Missing Data Strategies
Sensor failures, satellite downtime, or manual data entry errors cause missing values.
Practical approach: Use domain-informed imputations—e.g., substitute missing soil moisture with last known value adjusted for average evaporation rate. Avoid naive mean imputation that can mask seasonal effects.
Detecting and Managing Concept Drift
Climate change alters crop cycles and farmer behavior, making historical data less predictive over time.
Monitoring: Automate drift detection by comparing recent model inputs and outputs distributions against training data. When drift exceeds thresholds, trigger retraining or alert data scientists.
Caveat: Retraining too frequently risks overfitting short-term anomalies; too infrequently, and model accuracy plummets.
Feedback Loops: From Prediction to Farmer Action and Back
Prediction is worthless without action. Integrating churn risk into farmer communication channels completes the loop.
Automated Messaging vs. Human Outreach
For low-risk farmers, automated newsletters with tailored advice can reduce churn. For high-risk cases, human agronomists reaching out personally may be necessary.
Implementation detail: Integrate retention signals with CRM platforms that support workflows and A/B testing, and collect farmer feedback post-intervention with Zigpoll or SurveyMonkey to validate impact.

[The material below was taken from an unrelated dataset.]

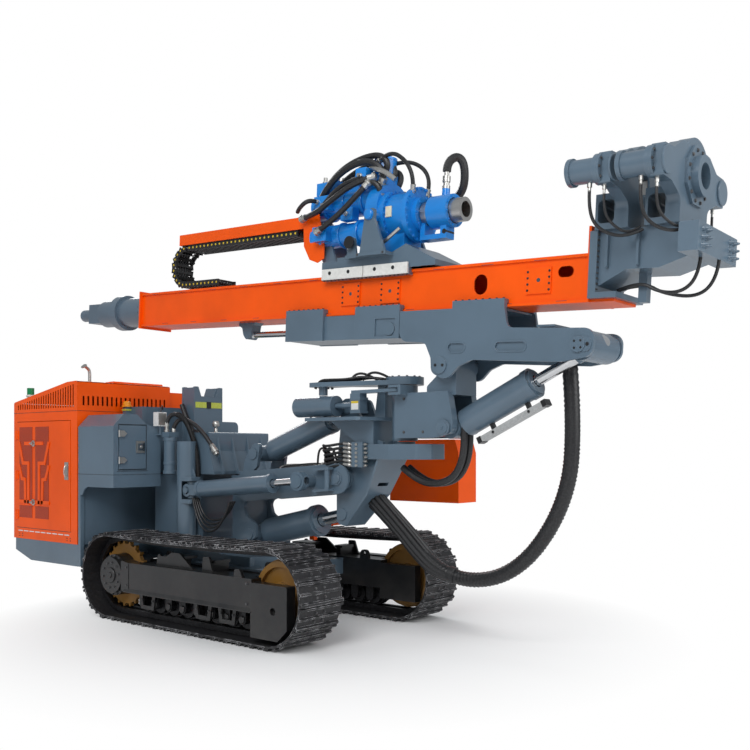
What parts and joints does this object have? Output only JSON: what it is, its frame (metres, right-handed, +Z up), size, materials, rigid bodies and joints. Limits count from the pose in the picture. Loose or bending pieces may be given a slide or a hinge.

Measuring Success and Refining Models
Track not just churn rates but also intervention conversion rates and net promoter scores (NPS). Use these feedback variables as model features in the next iteration.
This practical comparison lays out foundational decisions and nuances for scaling predictive analytics for retention in precision-agriculture. The right combination hinges on your data complexity, team maturity, and operational cadence. No single approach fits all—rather, iterate with clear metrics and domain collaboration.